Possible downgrade looms as city considers issuing more than $20 million in new debt

Bettendorf's bond consel has raised the possibility of a downgrade in the city's bond rating by Moody's Investor Service, a move that would mean higher interest rates on $20.17 million in general obligation bonds slated for approval by aldermen at Tuesday's (3/4) city council meeting.

"in January of this year, Moody's Investor Service released its new methodology on U.S. Government General Obligation Debt," Springsted, Inc., Bettendorf's long-standing advisor on bond issues, stated in its list of "risks and special considerations" prepared for the city. "Along with this release, Moody's provided a list of local government general obligation rates that they currently have under review for upgrade or downgrade. The City of Bettendorf was on the list as a potential downgrade."

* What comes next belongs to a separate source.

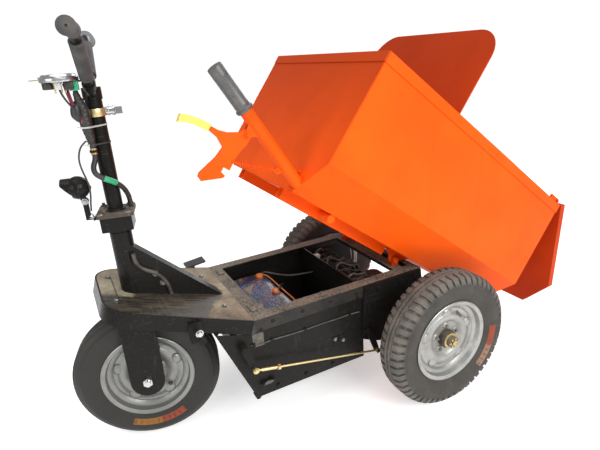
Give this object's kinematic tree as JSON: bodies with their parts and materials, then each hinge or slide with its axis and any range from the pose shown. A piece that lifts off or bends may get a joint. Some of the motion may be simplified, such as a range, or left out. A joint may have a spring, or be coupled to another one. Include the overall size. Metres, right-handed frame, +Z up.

Moody's assigned an Aa1 rating to the city's $14.4 million general obligation bonds issued last spring.

"If such a downgrade does transpire, this could result in higher interest rates than what we have currently projected in the attached bond schedules," Springsted wrote in the letter to the city. "Higher interest rates will impact the projected savings on the refunding transaction and potentially require adjustments to the principal amounts of the new money financing to meet the city's levy constraints."

Proceeds from the bonds are to pay for a long list of street improvements/upgrades, a new HazMat fire truck, improvements at the new Forest Grove Park and property acquisition/demolition and streetscaping along Grant and State Streets downtown.

The general obligation bond repayment schedule provided by Springsted shows a "True Interest Cost" on the new general obligation bonds of approximately 3.273 percent.

The debt service schedule shows the city would pay $7.45 million in interest over the 20-year life of the $18.77 bond issue, and approximately $520,000 in interest over the 20-year life of the $1.4 million general obligation bond issue.

The city's 2014-15 budget, also slated for approval at the meeting Tuesday, allocates $5 per assessed valuation of property tax to paying principal and interest on the current debt. With the new general obligation bonds to be issued, the city debt would reach $133 million, or nearly 86 percent of the maximum allowed by the state.